● **What to work on**: Reproduce all entries word for word.

● **Supplied information**:
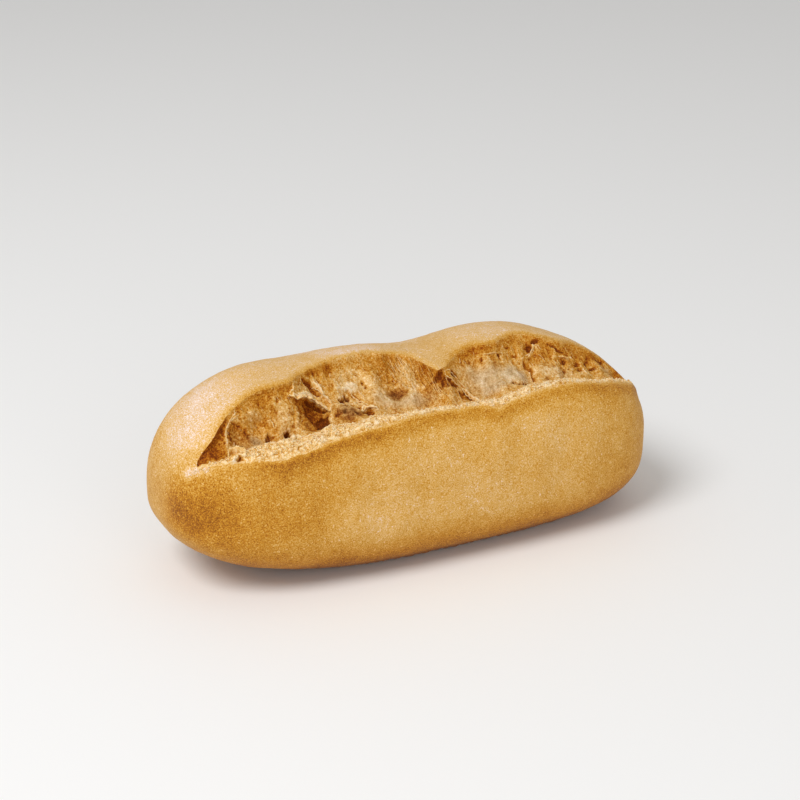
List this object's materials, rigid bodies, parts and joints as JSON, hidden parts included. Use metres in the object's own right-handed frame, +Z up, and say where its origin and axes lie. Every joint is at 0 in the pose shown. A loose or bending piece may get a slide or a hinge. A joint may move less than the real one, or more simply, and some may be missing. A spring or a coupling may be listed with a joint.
{
  "type": "gluten-free baton loaf",
  "caption": "Small baked baton of gluten-free bread, flat underneath, its back torn open lengthwise along joined slashes that show pale crumb.",
  "frame": {"origin": "middle of the flat base that the loaf rests on", "axes": "+X along the loaf, towards the end where the tear runs over the shoulder; +Y across it, away from the low lip of the tear; +Z up"},
  "size_m": [0.15, 0.0636, 0.0564],
  "materials": {
    "crust": "matte"
  },
  "bodies": {
    "root": {"loaf": "crust"}
  },
  "joints": []
}
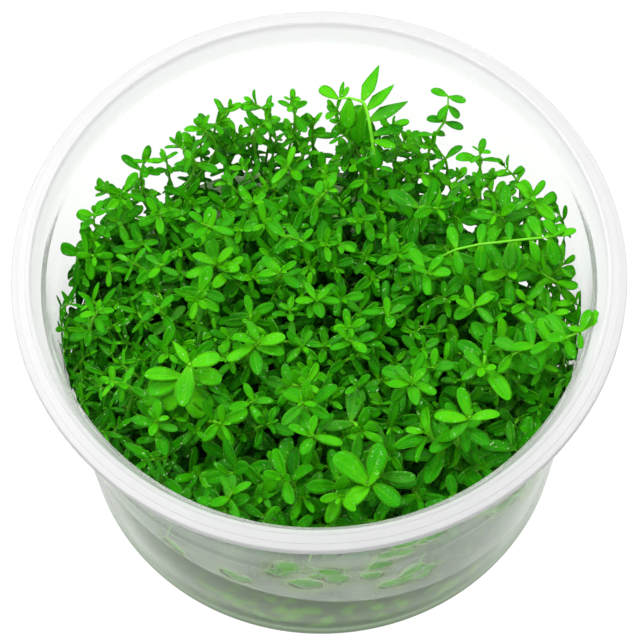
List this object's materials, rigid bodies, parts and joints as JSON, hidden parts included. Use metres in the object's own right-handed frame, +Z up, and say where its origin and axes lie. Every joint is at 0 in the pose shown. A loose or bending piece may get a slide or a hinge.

● **Result of this exercise**:
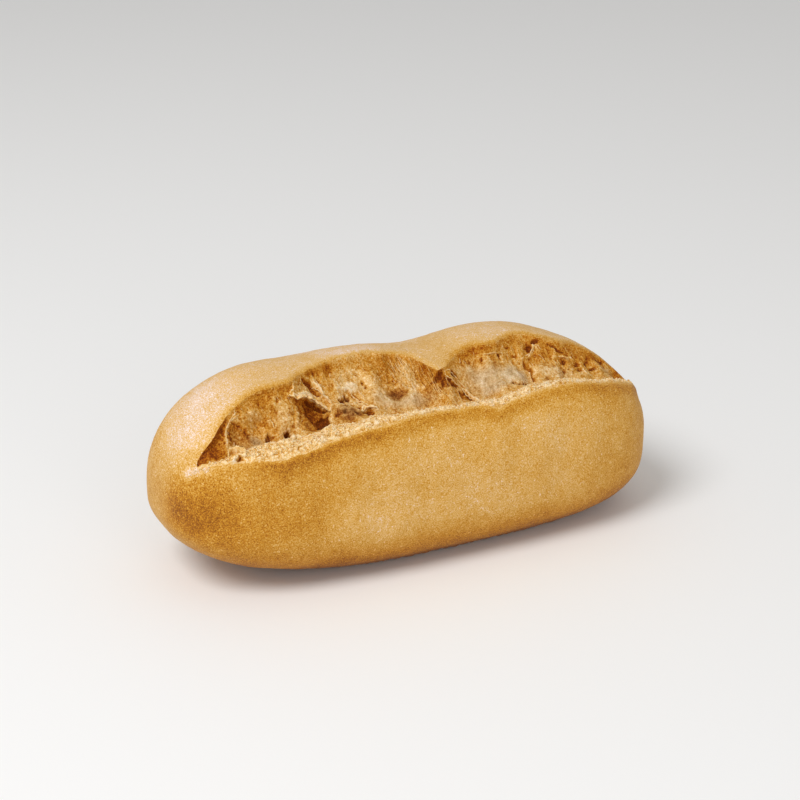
List this object's materials, rigid bodies, parts and joints as JSON, hidden parts included. Use metres in the object's own right-handed frame, +Z up, and say where its origin and axes lie. Every joint is at 0 in the pose shown. A loose or bending piece may get a slide or a hinge. A joint may move less than the real one, or more simply, and some may be missing. A spring or a coupling may be listed with a joint.
{
  "type": "gluten-free baton loaf",
  "caption": "Small baked baton of gluten-free bread, flat underneath, its back torn open lengthwise along joined slashes that show pale crumb.",
  "frame": {"origin": "middle of the flat base that the loaf rests on", "axes": "+X along the loaf, towards the end where the tear runs over the shoulder; +Y across it, away from the low lip of the tear; +Z up"},
  "size_m": [0.15, 0.0636, 0.0564],
  "materials": {
    "crust": "matte"
  },
  "bodies": {
    "root": {"loaf": "crust"}
  },
  "joints": []
}
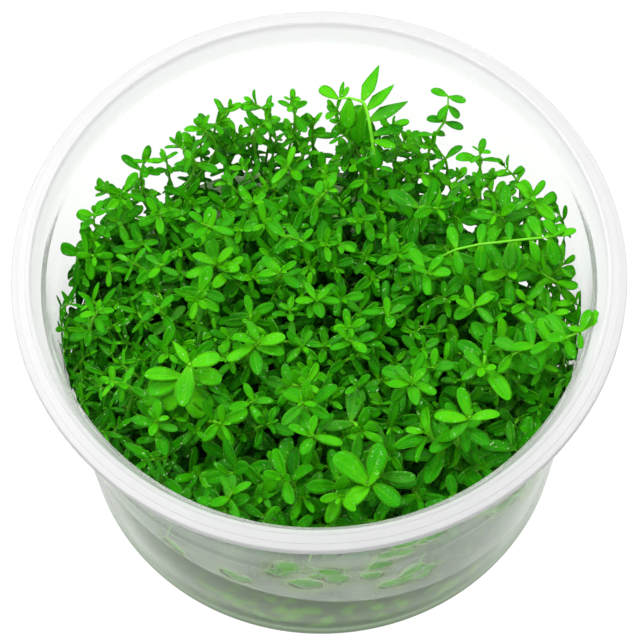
List this object's materials, rigid bodies, parts and joints as JSON, hidden parts included. Use metres in the object's own right-handed frame, +Z up, and say where its origin and axes lie. Every joint is at 0 in the pose shown. A loose or bending piece may get a slide or a hinge.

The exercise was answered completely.